Just days after the World Health Organization’s International Agency for Research on Cancer released a report publicly declaring the well-known link between Monsanto’s Roundup herbicide and cancer, the GMO leviathan is already calling on the entire agency to issue a ‘retraction.’
Recently, Monsanto’s Roundup herbicide – the most widely used and best-selling herbicide in the U.S. and one of the world’s most popular weed-killers – has been labeled a probable carcinogen by the International Agency for Research on Cancer. Now Monsanto is fighting that assessment.
As reported by The Lancet:
“In March, 2015, 17 experts from 11 countries met at the International Agency for Research on Cancer (IARC; Lyon, France) to assess the carcinogenicity of the organophosphate pesticides tetrachlorvinphos, parathion, malathion, diazinon, and glyphosate (table). These assessments will be published as volume 112 of the IARC Monographs.”
Instead of deciding to make the product safer, or even delving into the realm of the conclusion from the scientists that Roundup is ‘probably carcinogenic (cancer-causing) to humans,’ Monsanto instead stated that they ‘question’ the assessment.

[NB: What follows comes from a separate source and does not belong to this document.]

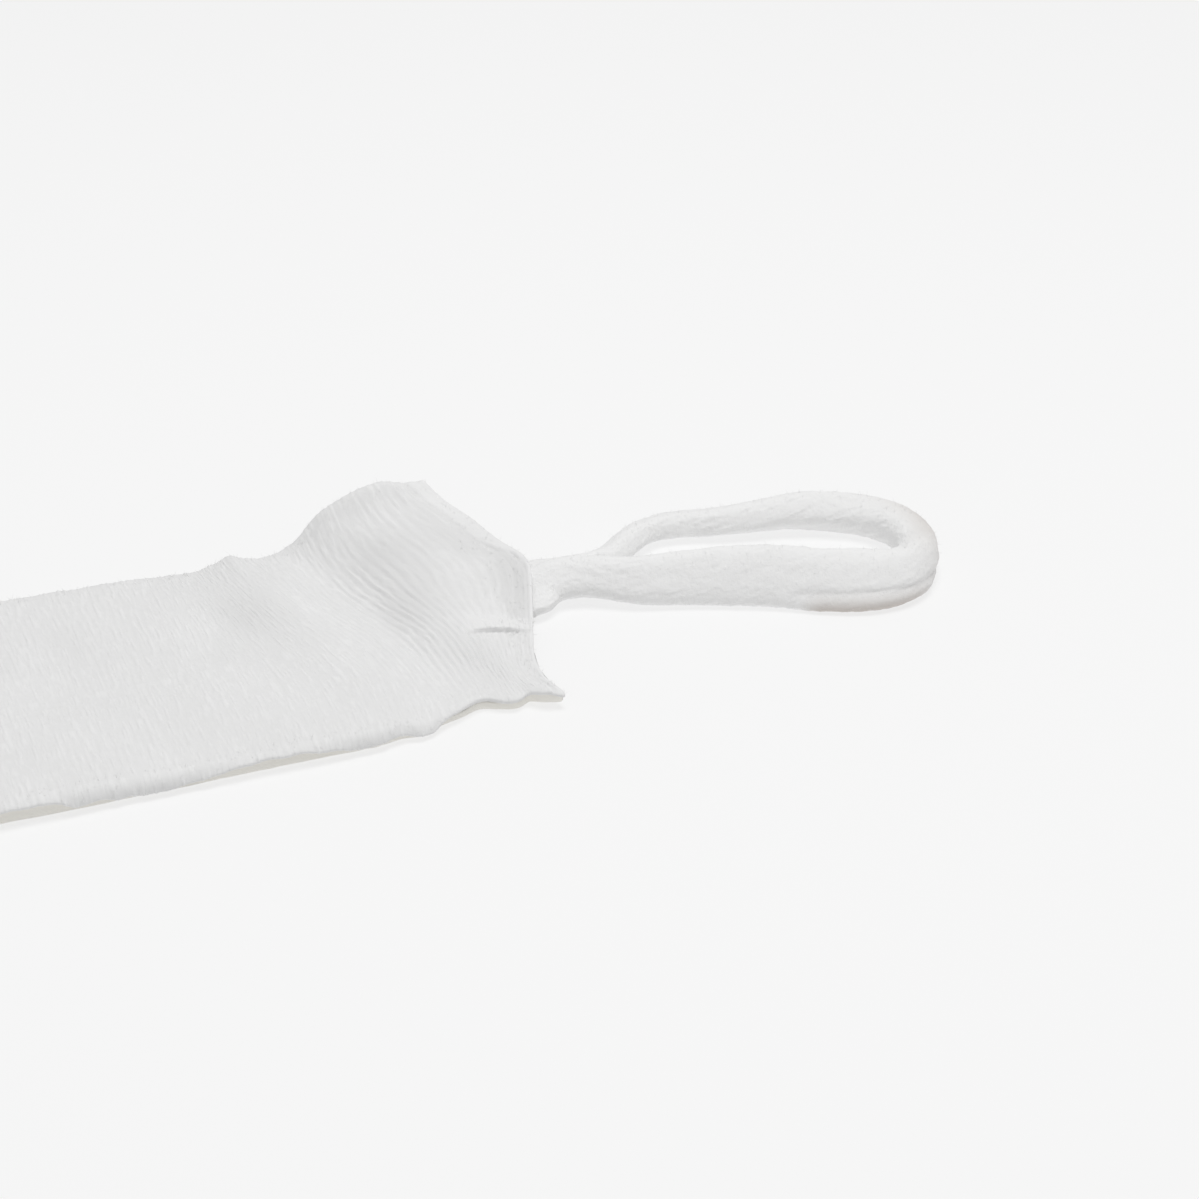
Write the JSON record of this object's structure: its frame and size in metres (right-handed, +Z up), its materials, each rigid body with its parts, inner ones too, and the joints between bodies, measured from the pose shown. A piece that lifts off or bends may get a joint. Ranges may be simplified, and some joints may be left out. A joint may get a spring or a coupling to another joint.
{
  "type": "sock aid",
  "caption": "Soft flexible sock aid lying flat: a ribbed knit strip with a firm padded core, sides that curl up into a trough, and a soft cotton cord pull loop at one end.",
  "frame": {"origin": "middle of the strip's length and width, on the surface that it lies on (the pull cord not counted)", "axes": "+X along the strip to the pull loop, +Y across it to the left side, whose end corner rises, +Z up"},
  "size_m": [0.4695, 0.115, 0.024],
  "materials": {
    "rib_knit": "white ribbed cotton knit",
    "lining_weave": "smooth cream woven lining",
    "pad_foam": "thin soft foam",
    "stay_plastic": "thin flexible polypropylene sheet",
    "cotton_cord": "soft brushed cotton cord",
    "tape": "woven cotton tape",
    "thread": "white sewing thread"
  },
  "bodies": {
    "centre": {"lining_centre": "lining_weave", "stay_centre": "stay_plastic", "pad_centre": "pad_foam", "knit_centre": "rib_knit", "hem_centre": "rib_knit", "toe_seam": "thread", "pocket_seam_far": "thread", "pocket_seam_near": "thread", "anchor_tape": "tape", "cord_tail_near": "cotton_cord", "cord_tail_far": "cotton_cord", "bar_tacks": "thread"},
    "left_side": {"lining_left": "lining_weave", "stay_left": "stay_plastic", "pad_left": "pad_foam", "knit_left": "rib_knit", "hem_left": "rib_knit", "side_seam_left": "thread"},
    "right_side": {"lining_right": "lining_weave", "stay_right": "stay_plastic", "pad_right": "pad_foam", "knit_right": "rib_knit", "hem_right": "rib_knit", "side_seam_right": "thread"},
    "pull_loop": {"pull_cord": "cotton_cord"}
  },
  "joints": [
    {"name": "left_side_curl", "type": "hinge", "parent": "centre", "child": "left_side", "pos_m": [0, 0.02, 0.007], "axis": [1, 0, 0], "range_deg": [0, 60]},
    {"name": "right_side_curl", "type": "hinge", "parent": "centre", "child": "right_side", "pos_m": [0, -0.02, 0.007], "axis": [-1, 0, 0], "range_deg": [0, 60]},
    {"name": "pull_loop_lift", "type": "hinge", "parent": "centre", "child": "pull_loop", "pos_m": [0.1653, 0.0059, 0.0132], "axis": [0, -1, 0], "range_deg": [0, 100]}
  ]
}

“We question the quality of the assessment,”the vice president of global regulatory affairs for Monsanto, Philip Miller, stated in an interview. “The WHO has something to explain.”
I think Monsanto has something to explain. And so do many scientific experts around the globe.
“There are a number of independent, published manuscripts that clearly indicate that glyphosate … can promote cancer and tumor growth,” said Dave Schubert, from the cellular neurobiology laboratory at the Salk Institute for Biological Studies in La Jolla, California. “It should be banned.”
Numerous past studies have proposed what most of us have already surmised, that glyphosate – the main ingredient in Monsanto’s RoundUp – is utterly killing us. What’s more – it is causing damage in much smaller servings than the agriculture industry is dishing out in its common GMO and pesticide spraying practices.
With the already existing plethora of research pointing towards Roundup’s dangers, as well as this most recent assessment from the WHO, I think we have reason enough to find a better way to stop weeds.